_SOURCE EXCERPT:_

__________________________________________________

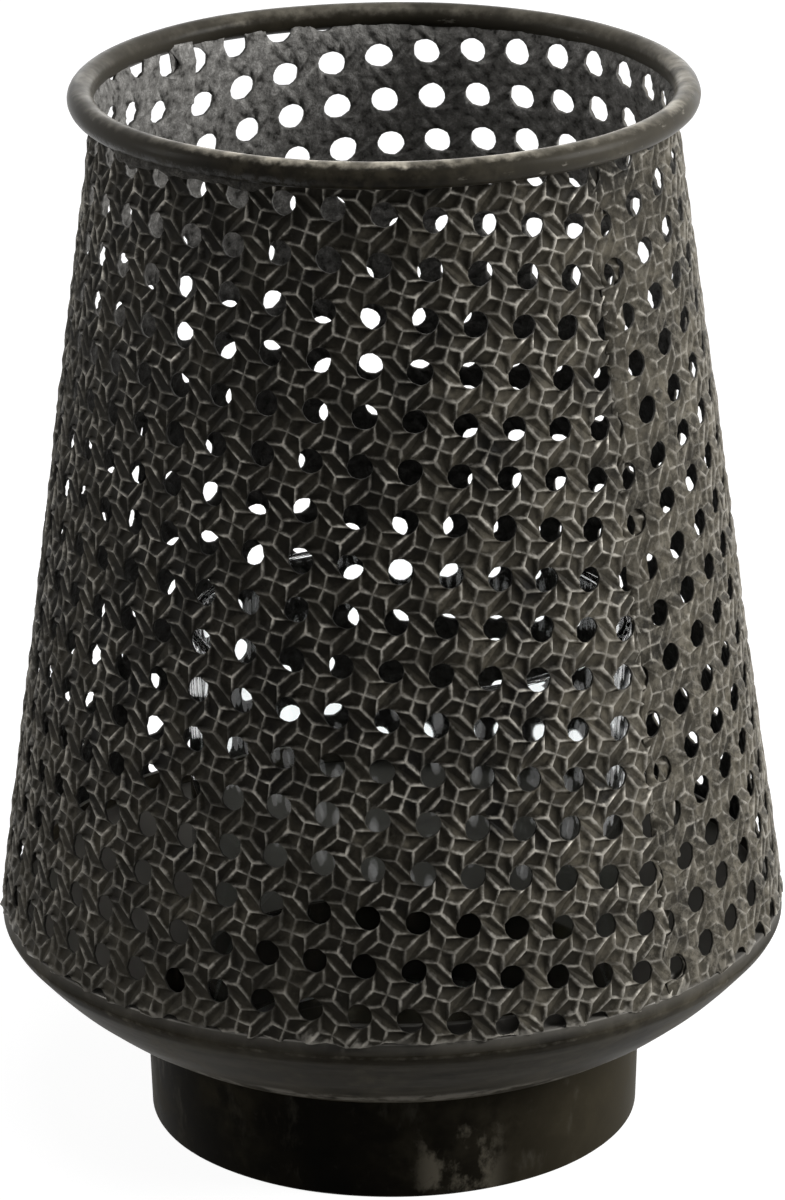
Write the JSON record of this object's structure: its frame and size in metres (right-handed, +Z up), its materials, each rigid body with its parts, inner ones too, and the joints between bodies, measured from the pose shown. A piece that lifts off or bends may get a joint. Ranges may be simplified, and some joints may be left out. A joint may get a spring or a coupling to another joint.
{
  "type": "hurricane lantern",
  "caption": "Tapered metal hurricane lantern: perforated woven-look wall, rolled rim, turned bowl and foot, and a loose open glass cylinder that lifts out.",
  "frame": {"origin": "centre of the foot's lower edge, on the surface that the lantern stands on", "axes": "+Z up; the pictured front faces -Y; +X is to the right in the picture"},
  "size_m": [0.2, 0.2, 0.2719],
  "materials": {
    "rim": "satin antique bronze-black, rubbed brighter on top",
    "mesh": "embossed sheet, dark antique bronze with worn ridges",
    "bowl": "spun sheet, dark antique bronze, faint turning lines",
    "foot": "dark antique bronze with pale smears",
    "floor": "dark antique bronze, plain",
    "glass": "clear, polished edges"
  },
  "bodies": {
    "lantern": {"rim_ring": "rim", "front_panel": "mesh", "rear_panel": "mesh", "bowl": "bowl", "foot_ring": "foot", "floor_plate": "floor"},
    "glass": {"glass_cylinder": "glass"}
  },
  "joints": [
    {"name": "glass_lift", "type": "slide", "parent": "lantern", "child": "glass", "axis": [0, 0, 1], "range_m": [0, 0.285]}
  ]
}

__________________________________________________

_YOUR OBJECTIVE:_ Copy out the data shown above without altering anything.

_CORRECT RESULT:_
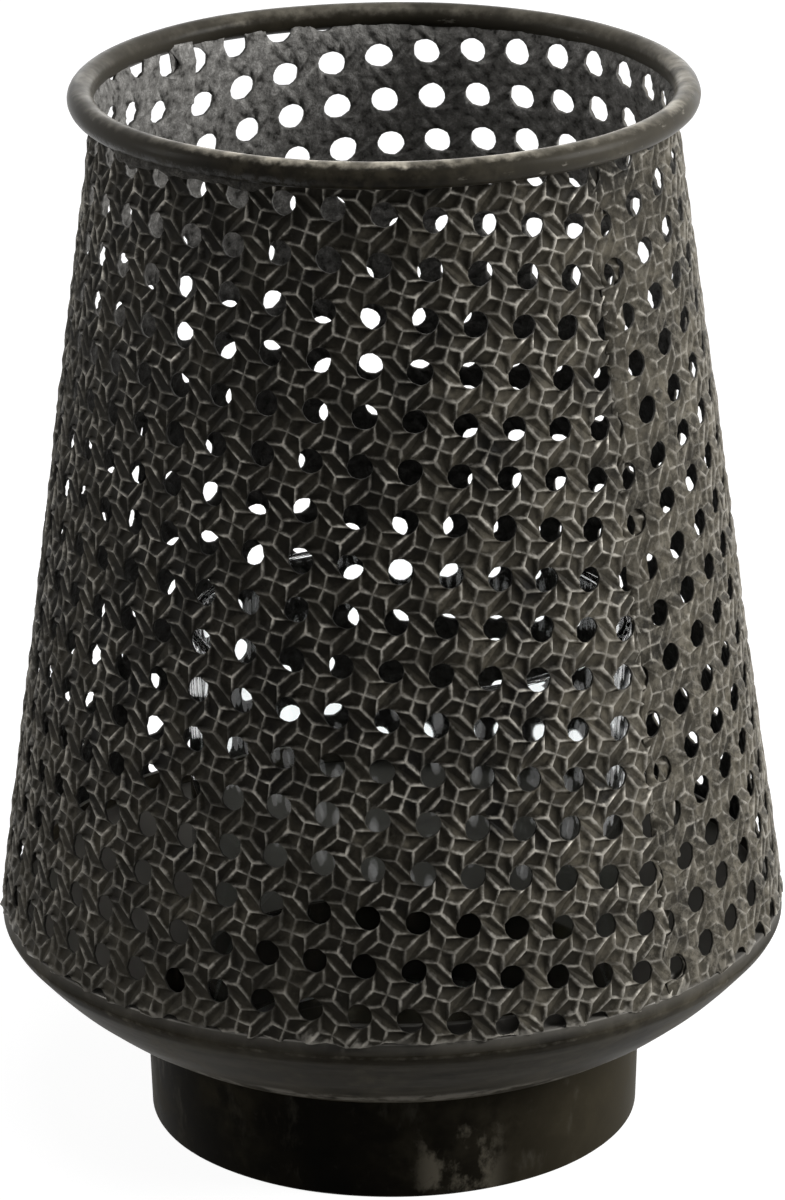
Write the JSON record of this object's structure: its frame and size in metres (right-handed, +Z up), its materials, each rigid body with its parts, inner ones too, and the joints between bodies, measured from the pose shown. A piece that lifts off or bends may get a joint. Ranges may be simplified, and some joints may be left out. A joint may get a spring or a coupling to another joint.
{
  "type": "hurricane lantern",
  "caption": "Tapered metal hurricane lantern: perforated woven-look wall, rolled rim, turned bowl and foot, and a loose open glass cylinder that lifts out.",
  "frame": {"origin": "centre of the foot's lower edge, on the surface that the lantern stands on", "axes": "+Z up; the pictured front faces -Y; +X is to the right in the picture"},
  "size_m": [0.2, 0.2, 0.2719],
  "materials": {
    "rim": "satin antique bronze-black, rubbed brighter on top",
    "mesh": "embossed sheet, dark antique bronze with worn ridges",
    "bowl": "spun sheet, dark antique bronze, faint turning lines",
    "foot": "dark antique bronze with pale smears",
    "floor": "dark antique bronze, plain",
    "glass": "clear, polished edges"
  },
  "bodies": {
    "lantern": {"rim_ring": "rim", "front_panel": "mesh", "rear_panel": "mesh", "bowl": "bowl", "foot_ring": "foot", "floor_plate": "floor"},
    "glass": {"glass_cylinder": "glass"}
  },
  "joints": [
    {"name": "glass_lift", "type": "slide", "parent": "lantern", "child": "glass", "axis": [0, 0, 1], "range_m": [0, 0.285]}
  ]
}